_EXERCISE OBJECTIVE_.
Could you copy every line from the material below in which "ride" appears?
Begin
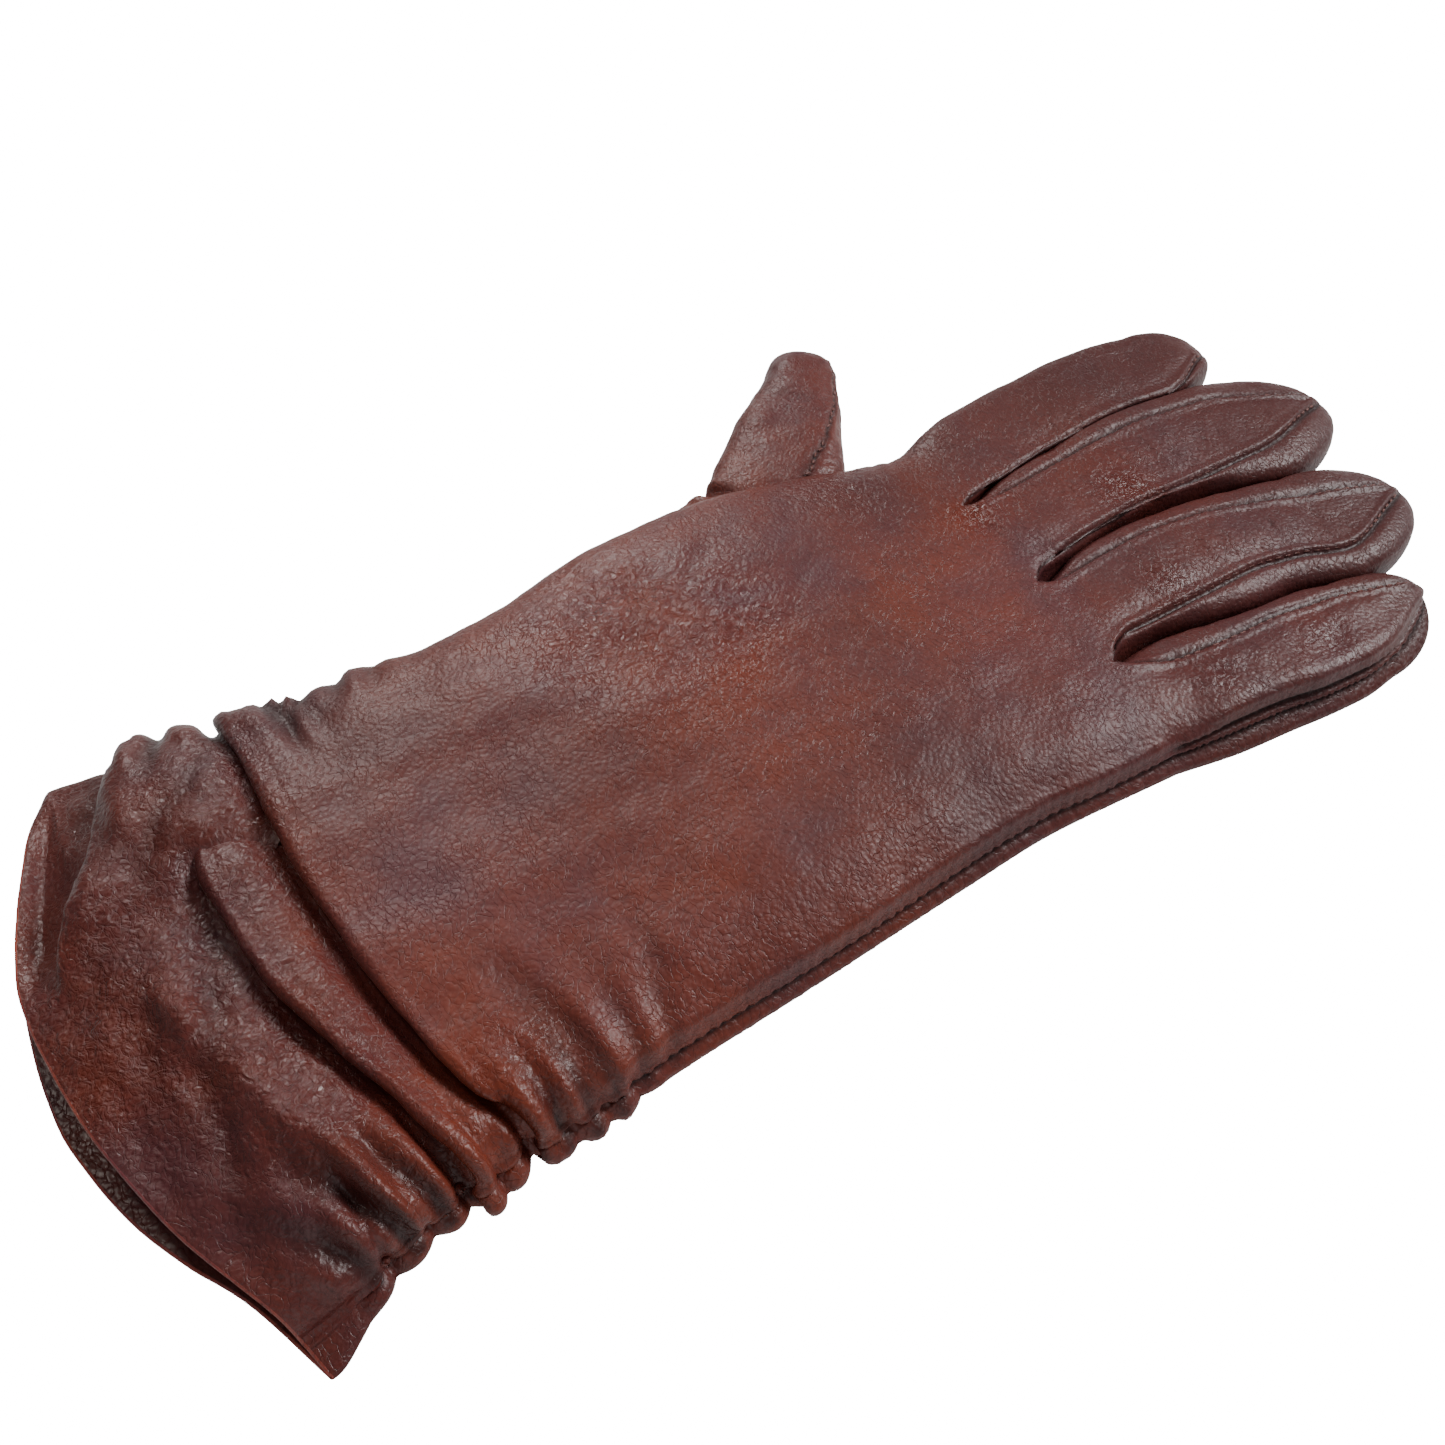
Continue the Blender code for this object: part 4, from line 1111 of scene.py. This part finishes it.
class GLOVE_looks(bpy.types.PropertyGroup):
    """Colours and grain."""

    leather: bpy.props.FloatVectorProperty(
        name="Leather", description="Main red-brown",
        default=(0.135, 0.025, 0.013), subtype="COLOR", min=0, max=1
    )
    smudge: bpy.props.FloatVectorProperty(
        name="Smudge", description="Purple-grey patches",
        default=(0.078, 0.020, 0.022), subtype="COLOR", min=0, max=1
    )
    dark: bpy.props.FloatVectorProperty(
        name="Dark", description="Darker patches and fingertips",
        default=(0.042, 0.011, 0.011), subtype="COLOR", min=0, max=1
    )
    thread: bpy.props.FloatVectorProperty(
        name="Thread", description="Sewing thread", default=(0.15, 0.05, 0.04), subtype="COLOR", min=0, max=1
    )
    lining: bpy.props.FloatVectorProperty(
        name="Lining", description="Knitted lining",
        default=(0.10, 0.045, 0.035), subtype="COLOR", min=0, max=1
    )
    elastic: bpy.props.FloatVectorProperty(
        name="Elastic", description="Wrist elastic",
        default=(0.075, 0.032, 0.026), subtype="COLOR", min=0, max=1
    )
    pebble_scale: bpy.props.FloatProperty(
        name="Pebbles per metre", description="How fine the grain is", default=1250.0, min=300, max=4000
    )


def sizes():
    return bpy.context.scene.glove_sizes


def looks():
    return bpy.context.scene.glove_looks


def finishes():
    """The materials by their plain names, made once."""
    if "glove_leather" not in bpy.data.materials:
        grain = grain_group()
        leather_material("glove_leather", looks(), grain)
        leather_material("glove_hem_leather", looks(), grain, 0.8, 0.26)
        leather_material("glove_cut_edge", looks(), grain, 2.2, 0.4)
        woven_material("glove_thread", looks().thread, 900.0, 0.55)
        woven_material("glove_lining", looks().lining, 420.0, 0.85)
        woven_material("glove_elastic", looks().elastic, 700.0, 0.8)
    names = ("leather", "thread", "hem_leather", "cut_edge", "lining", "elastic")
    return {name: bpy.data.materials["glove_" + name] for name in names}


def leather_and_thread():
    """The two finishes of a stitched piece, in the order of their slots."""
    made = finishes()
    return [made["leather"], made["thread"]]


def stitched(skin, path):
    """Thread stitches a little above a path."""
    lengths = (sizes().stitch_pitch, sizes().stitch_length, sizes().thread_radius)
    skin.stitches(path, (0, 0, 0.3), *(length / MM for length in lengths))


# Name, place, size, power and colour of each lamp; all of them face the glove.
LAMPS = (
    ("key", (0.16, 0.82, 0.58), 0.18, 5.7, (1.0, 0.97, 0.94)),
    ("over", (0.72, -0.05, 0.68), 0.32, 11.8, (1, 1, 1)),
    ("sparkle", (-0.22, 0.55, 0.85), 0.09, 1.6, (1.0, 0.94, 0.86)),
    ("fill", (-0.5, -0.75, 0.4), 0.6, 2.0, (0.97, 0.98, 1.0)),
)
SOFT_LIGHT = 0.16
WHITE = 20.0
PALE = (0.93, 0.93, 0.93, 1)
# Name, height and how far the camera sees through each floor.
FLOORS = (("floor", -0.0002, 0.97), ("backdrop", -0.16, 0.0))
FLOOR_HALF = 4.0
CAMERA_PLACE = (-0.093, -0.125, 0.203)
CAMERA_ANGLES = (52.4, 29.5, -0.38)  # downward, sideways and roll, in degrees


# ---------------------------------------------------------------- operators


class GLOVE_OT_hand(bpy.types.Operator):
    """Back and palm of the hand with its side seam, from the knuckles to the first pleat."""

    bl_idname = "glove.hand"
    bl_label = "Hand"

    def execute(self, context):
        points = hand_rings()
        skin = Skin()
        seam = seam_mark_of_ring() * ease(points[..., 0], -72, -60)
        # The hand's creases also paint shade into the seam mark.
        skin.grid(points, True, surface_marks(points, seam, HAND_CREASES))
        made = skin.mesh("hand_shell", leather_and_thread())
        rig.ride(made, "hand")
        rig.replaces(made, "hand_back_panel", "hand_palm_panel", "side_seam_thread")
        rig.slot(made, "leather")
        return {"FINISHED"}


class GLOVE_OT_fingers(bpy.types.Operator):
    """Four fingers; each lower part bends at the knuckle, and each upper part at the middle."""

    bl_idname = "glove.fingers"
    bl_label = "Fingers"

    def execute(self, context):
        ring = hand_rings()[0]
        joints = {joint["name"]: joint for joint in frame["joints"]}
        for name in FINGERS:
            xs, points, seam = finger_surface(name, ring)
            marks = surface_marks(points, seam)
            cut = int(np.argmin(np.abs(xs - SPLIT_X)))
            base_x = joints[f"{name}_base_fold"]["pos_m"][0] / MM
            fold_x = joints[f"{name}_middle_fold"]["pos_m"][0] / MM
            middle_y = joints[f"{name}_base_fold"]["pos_m"][1]
            nb = BACK_COLUMNS[name]
            parts = (
                ("lower", slice(0, cut + 1), "hand", f"{name}_base", base_x, KNUCKLE_BEND, False),
                ("upper", slice(cut, None), f"{name}_base", f"{name}_tip", fold_x, MIDDLE_BEND, True),
            )
            for half, rows, body, moving, joint_x, bend, capped in parts:
                skin = Skin()
                skin.grid(points[rows], True, marks[rows], capped=capped)
                first, last = rows.start, rows.stop or len(xs) - 9
                for column, inward in ((nb - 1, -1), (0, 1)):
                    if column or name != "index":
                        begin = first + 3 * (half == "lower")
                        stitched(skin, seam_path(points, column, inward, begin, last))
                made = skin.mesh(f"{name}_{half}_shell", leather_and_thread())
                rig.replaces(made, *(n for n in frame["nodes"] if n.startswith(name) and n.endswith(half)))
                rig.slot(made, "leather")
                start, end = (((joint_x + x) * MM, middle_y, 0.0) for x in bend)
                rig.blend(made, body, moving, start, end)
        return {"FINISHED"}


class GLOVE_OT_thumb(bpy.types.Operator):
    """The thumb, set into the side of the hand."""

    bl_idname = "glove.thumb"
    bl_label = "Thumb"

    def execute(self, context):
        points, along, columns, groove = thumb_surface()
        marks = surface_marks(points, groove)
        joints = {joint["name"]: joint for joint in frame["joints"]}
        base, fold = (Vector(joints[f"thumb_{n}_fold"]["pos_m"]) for n in ("base", "middle"))
        forward = (Vector((*THUMB_TIP, 0)) - Vector((*THUMB_ROOT, 0))).normalized()
        cut = int(np.argmin(np.abs(along - THUMB_SPLIT)))
        edge_axis = Vector(joints["thumb_base_fold"]["axis"])
        outward = Vector((-edge_axis.y, edge_axis.x, 0)).normalized()
        if outward.dot(forward) < 0:
            outward = -outward
        base_zone = (base + outward * step * MM for step in THUMB_BASE_BEND)
        fold_zone = (fold + forward * step * MM for step in THUMB_MIDDLE_BEND)
        parts = (
            ("lower", slice(0, cut + 1), "hand", "thumb_base", base_zone, False),
            ("upper", slice(cut, None), "thumb_base", "thumb_tip", fold_zone, True),
        )
        line_points = points[np.arange(len(points)), columns]
        for half, rows, body, moving, zone, capped in parts:
            skin = Skin()
            skin.grid(points[rows], True, marks[rows], capped=capped)
            stop = len(points) - 10 if capped else cut
            path = line_points[rows.start : stop]
            if len(path) > 6:
                stitched(skin, path[2 if capped else 14 :])
            made = skin.mesh(f"thumb_{half}_shell", leather_and_thread())
            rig.replaces(made, *(n for n in frame["nodes"] if n.startswith("thumb") and n.endswith(half)))
            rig.slot(made, "leather")
            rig.blend(made, body, moving, *zone)
        return {"FINISHED"}


class GLOVE_OT_wrist(bpy.types.Operator):
    """The pleated band and the flared cuff with its turned hem."""

    bl_idname = "glove.wrist"
    bl_label = "Wrist"

    def execute(self, context):
        made = finishes()
        points = pleat_rings()
        skin = Skin()
        skin.grid(points, True, surface_marks(points, np.zeros(points.shape[:2])))
        pleat = skin.mesh("pleat_shell", leather_and_thread())
        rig.ride(pleat, "pleat")
        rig.replaces(pleat, "pleat_back_band", "pleat_palm_band")
        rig.slot(pleat, "leather")
        points = cuff_rings()
        skin = Skin()
        # The cuff's creases also paint shade into the seam mark.
        skin.grid(points, True, surface_marks(points, np.zeros(points.shape[:2]), CUFF_CREASES))
        thick = sizes().leather_thickness / MM
        normals = grid_normals(points, True)
        edge = points[-1:]
        inner = points - normals * thick
        outward = (edge - points[-3:-2]) / np.linalg.norm(edge - points[-3:-2], axis=2, keepdims=True)
        turn = np.linspace(0, math.pi, 7)[:, None, None]
        lip = edge + (outward * np.sin(turn) - normals[-1:] * (1 - np.cos(turn))) * thick * 0.5
        flip = facing(points) < 0
        skin.grid(lip, True, None, kind=3, flip=flip)
        skin.grid(np.concatenate([lip[-1:], inner[::-1][1:70]]), True, None, kind=2, flip=flip)
        cuff = skin.mesh("cuff_shell", [*leather_and_thread(), made["hem_leather"], made["cut_edge"]])
        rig.ride(cuff, "cuff")
        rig.replaces(cuff, "cuff_back_panel", "cuff_palm_panel", "cuff_back_facing", "cuff_palm_facing")
        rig.slot(cuff, "leather")
        return {"FINISHED"}


class GLOVE_OT_lining(bpy.types.Operator):
    """The knitted lining inside the hand, and the elastics along the wrist."""

    bl_idname = "glove.lining"
    bl_label = "Lining"

    def execute(self, context):
        start = 40.0
        points = section(start + (reach(HAND_LIP) + 16 - start) * np.linspace(0, 1, 40)[:, None], 1.6)
        points = points - grid_normals(points, True) * 1.3
        skin = Skin()
        skin.grid(points, True, flip=facing(points) > 0)
        made = skin.mesh("hand_lining_tube", [finishes()["lining"]])
        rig.ride(made, "hand")
        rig.replaces(made, "hand_back_lining", "hand_palm_lining")
        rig.slot(made, "lining")
        for name in ("wrist_elastic_thumb_side", "wrist_elastic_little_side"):
            frame["nodes"][name].data.materials.clear()
            frame["nodes"][name].data.materials.append(finishes()["elastic"])
        return {"FINISHED"}


class GLOVE_OT_stage(bpy.types.Operator):
    """Floor, soft light and camera."""

    bl_idname = "glove.stage"
    bl_label = "Stage"

    def execute(self, context):
        scene = context.scene
        scene.world = bpy.data.worlds.new("studio")
        scene.world.use_nodes = True
        tree = scene.world.node_tree
        soft, bright = tree.nodes["Background"], node(tree, "ShaderNodeBackground")
        soft.inputs[0].default_value = (1, 1, 1, 1)
        soft.inputs[1].default_value = SOFT_LIGHT
        bright.inputs[1].default_value = WHITE
        seen = node(tree, "ShaderNodeLightPath").outputs["Is Camera Ray"]
        self.switch(tree, seen, soft, bright, tree.nodes["World Output"])
        for name, height, clear in FLOORS:
            mesh = bpy.data.meshes.new(name)
            corners = [(x * FLOOR_HALF, y * FLOOR_HALF, 0) for x, y in ((-1, -1), (1, -1), (1, 1), (-1, 1))]
            mesh.from_pydata(corners, [], [(0, 1, 2, 3)])
            made = bpy.data.objects.new(name, mesh)
            made.location.z = height
            scene.collection.objects.link(made)
            mesh.materials.append(self.floor_material(name, clear))
            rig.stage(made)
        for name, place, size, power, colour in LAMPS:
            lamp = bpy.data.lights.new(name, "AREA")
            lamp.size = size
            lamp.energy = power
            lamp.color = colour
            made = bpy.data.objects.new(name, lamp)
            scene.collection.objects.link(made)
            made.location = place
            made.rotation_euler = (Vector(place) * -1).to_track_quat("-Z", "Y").to_euler()
        lens = bpy.data.cameras.new("camera")
        lens.lens, lens.sensor_width, lens.clip_start = 34.9, 36.0, 0.01
        camera = bpy.data.objects.new("camera", lens)
        scene.collection.objects.link(camera)
        pitch, yaw, roll = (math.radians(angle) for angle in CAMERA_ANGLES)
        look = Vector((math.cos(pitch) * math.sin(yaw), math.cos(pitch) * math.cos(yaw), -math.sin(pitch)))
        level = Vector((math.cos(yaw), -math.sin(yaw), 0.0))
        upright = level.cross(look)
        right = level * math.cos(roll) + upright * math.sin(roll)
        up = upright * math.cos(roll) - level * math.sin(roll)
        turn = Matrix((right, up, -look)).transposed().to_4x4()
        camera.matrix_world = Matrix.Translation(CAMERA_PLACE) @ turn
        scene.camera = camera
        return {"FINISHED"}

    def switch(self, tree, share, first, second, output):
        """Mix two shaders into the output by a share."""
        mix = node(tree, "ShaderNodeMixShader")
        for socket, source in zip(mix.inputs, (share, first.outputs[0], second.outputs[0])):
            wire(tree, source, socket)
        wire(tree, mix.outputs[0], output.inputs[0])

    def floor_material(self, name, clear):
        """Pale and matt; the camera sees most of the way through the upper one."""
        finish, tree, shader = fresh_material(name)
        for socket, value in {"Base Color": PALE, "Roughness": 0.95, "Specular IOR Level": 0.1}.items():
            wire(tree, value, shader.inputs[socket])
        ray = node(tree, "ShaderNodeLightPath").outputs
        if clear:
            other = node(tree, "ShaderNodeBsdfTransparent")
            share = maths(tree, "MULTIPLY_ADD", ray["Is Camera Ray"], clear, ray["Is Shadow Ray"])
        else:
            other, share = node(tree, "ShaderNodeEmission"), ray["Is Camera Ray"]
            wire(tree, WHITE, other.inputs["Strength"])
        self.switch(tree, share, shader, other, tree.nodes["Material Output"])
        return finish


class GLOVE_PT_panel(bpy.types.Panel):
    """Lists the glove's pieces in the sidebar."""

    bl_label = "Leather glove"
    bl_space_type = "VIEW_3D"
    bl_region_type = "UI"
    bl_category = "Glove"

    def draw(self, context):
        for group in (context.scene.glove_sizes, context.scene.glove_looks):
            for name in group.__annotations__:
                self.layout.prop(group, name)
        for operator in OPERATORS:
            self.layout.operator(operator.bl_idname)


OPERATORS = (GLOVE_OT_hand, GLOVE_OT_fingers, GLOVE_OT_thumb, GLOVE_OT_wrist, GLOVE_OT_lining, GLOVE_OT_stage)
CLASSES = (GLOVE_sizes, GLOVE_looks, *OPERATORS, GLOVE_PT_panel)


def register():
    for made in CLASSES:
        bpy.utils.register_class(made)
    bpy.types.Scene.glove_sizes = bpy.props.PointerProperty(type=GLOVE_sizes)
    bpy.types.Scene.glove_looks = bpy.props.PointerProperty(type=GLOVE_looks)


def unregister():
    del bpy.types.Scene.glove_looks
    del bpy.types.Scene.glove_sizes
    for made in reversed(CLASSES):
        bpy.utils.unregister_class(made)


def main():
    register()
    for operator in OPERATORS:
        group, name = operator.bl_idname.split(".")
        getattr(getattr(bpy.ops, group), name)()
    shells = [o for o in bpy.context.scene.objects if o.type == "MESH" and o.name.endswith("_shell")]
    joined_normals([o for o in shells if not o.name.startswith(("thumb", "cuff", "pleat"))])
    joined_normals([o for o in shells if o.name.startswith("thumb")])
    boxes = {"cad": CAD_BOX, "visual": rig.bounds()}
    with open("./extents.json", "w") as file:
        json.dump({name: [list(corner) for corner in box] for name, box in boxes.items()}, file)


if __name__ == "__main__":
    main()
End
_TASK SOLUTION_.
        rig.ride(made, "hand")
        rig.ride(pleat, "pleat")
        rig.ride(cuff, "cuff")
        rig.ride(made, "hand")